A different and memorable reading experience.

12 April 2019

Beartown – Fredrik Backman


Beartown: a Scandinavian town slowly dying in the northern forest, its industry in decline and the glory days of its ice hockey A-team well past.  The one bright spot is the youth team, spearheaded by a rare talent, backed by teammates willing to put their bodies on the line, coached by an ex-player with an unquenchable thirst to win, supported by intimidating fans, and financed by the few local businessmen still making money.

Then there is general manager, Peter Andersson; another ex-player who made good, getting into the NHL in Canada before injury and a personal tragedy brought him back to take charge of the club he loves.  He has to respond to all those competing interests; keep the lid on the pressure cooker; balance current needs with past loyalties and future prospects.  Quite a task, but he is not the only one with such choices.

The book starts slowly; there is no need to rush in Beartown, unless you have your skates on.  So we meet a large cast of characters, but it is done at a steady pace and with such skill as to enable easy assimilation.  Each has distinctiveness and depth.  We come to understand the players and their roles on and off the ice; the coaches, parents, friends and teachers who, push them on or pull them back; the movers and shakers in the boardroom with their manoeuvring and plotting; and others on the fringes, resentful at their exclusion from, or dismissive of the folly of, the town’s obsession.

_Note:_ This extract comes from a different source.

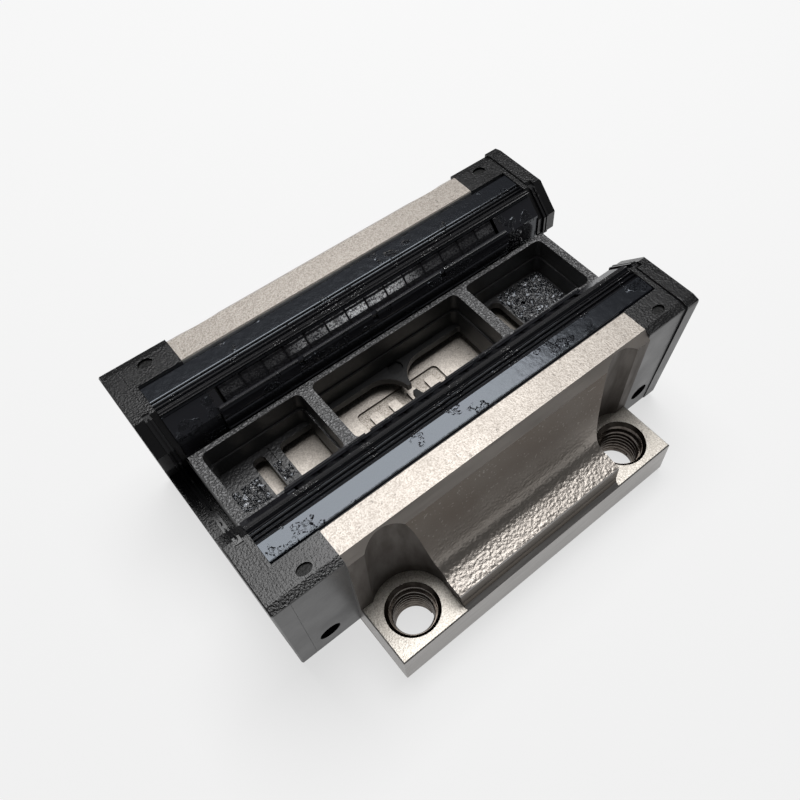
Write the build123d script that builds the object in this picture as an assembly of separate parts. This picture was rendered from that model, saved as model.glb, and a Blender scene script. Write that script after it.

But these undercurrents are suddenly brought to the surface when a shocking incident polarises opinion.  Compromise and accommodation goes out of the window as sides are taken and violence threatens to spread from the rink to the streets and the forest.

It is atmospheric and absorbing, told mainly with the immediacy of the present tense with the odd flashback and occasional foreboding future reference.  By the end the reader knows Beartown as well as anyone living there, and cares just as much as anyone about the fate of the town and the prospects of its residents.